Alwaght- Muslim leaders in Britain have called for an urgent inquiry into Islamophobia within the ruling Conservative Party following the recent London mayoral election campaign, which was widely branded divisive and Islamophobic.
The Muslim Council of Britain (MCB, the country’s largest Muslim representative organization, said the party’s recent campaign for Mayor of London was punctuated by “Islamophobic” smears against both the now Mayor of London Sadiq Khan and other Muslims.
On Wednesday night Prime Minister David Cameron issued an apology for any “misunderstanding” regarding his claims during the mayoral race that south London cleric Suliman Gani is a supporter of ISIS terrorist group.
The accusations were part of an attack on newly elected Labour Mayor Sadiq Khan, and suggested the Muslim politician associates with extremists as he had shared a platform with the imam.
The MCB, the country’s largest Muslim representative organization, welcomed Cameron’s apology but called on both the PM and Defence Secretary Michael Fallon, who echoed Cameron’s claims over the weekend, to make formal retractions.
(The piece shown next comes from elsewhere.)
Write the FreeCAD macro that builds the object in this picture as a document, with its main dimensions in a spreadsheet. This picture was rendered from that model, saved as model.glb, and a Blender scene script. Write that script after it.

“I welcome the prime minister's long overdue apology to Imam Suliman Ghani, a London imam who has thus far been unable to challenge claims made in Parliament that he supports Daesh [Arabic pejorative term for IS] or terrorism … I call on both the prime minister and the defense secretary to make that apology in Parliament as well,” said Secretary General Shuja Shafi.
Shafi also called for a probe into the extent of Islamophobia within Tory ranks to run alongside the Labour inquiry into its own alleged anti-Semitism.
“I also call for an urgent review of Islamophobia in the Conservative Party, just as the Labour Party is rightly conducting an inquiry into anti-Semitism. We should have zero tolerance for both anti-Semitism and Islamophobia,” he said.
“We urge the Conservative Party to reflect and learn from this disreputable period of campaigning so that we can all draw a line and move on.”
The call comes days after former Tory cabinet minister Baroness Warsi herself warned that her party had lost in London because it had run an “appalling dog-whistle campaign” in the capital.
She said it had "lost us the election, our reputation and credibility on issues of race and religion".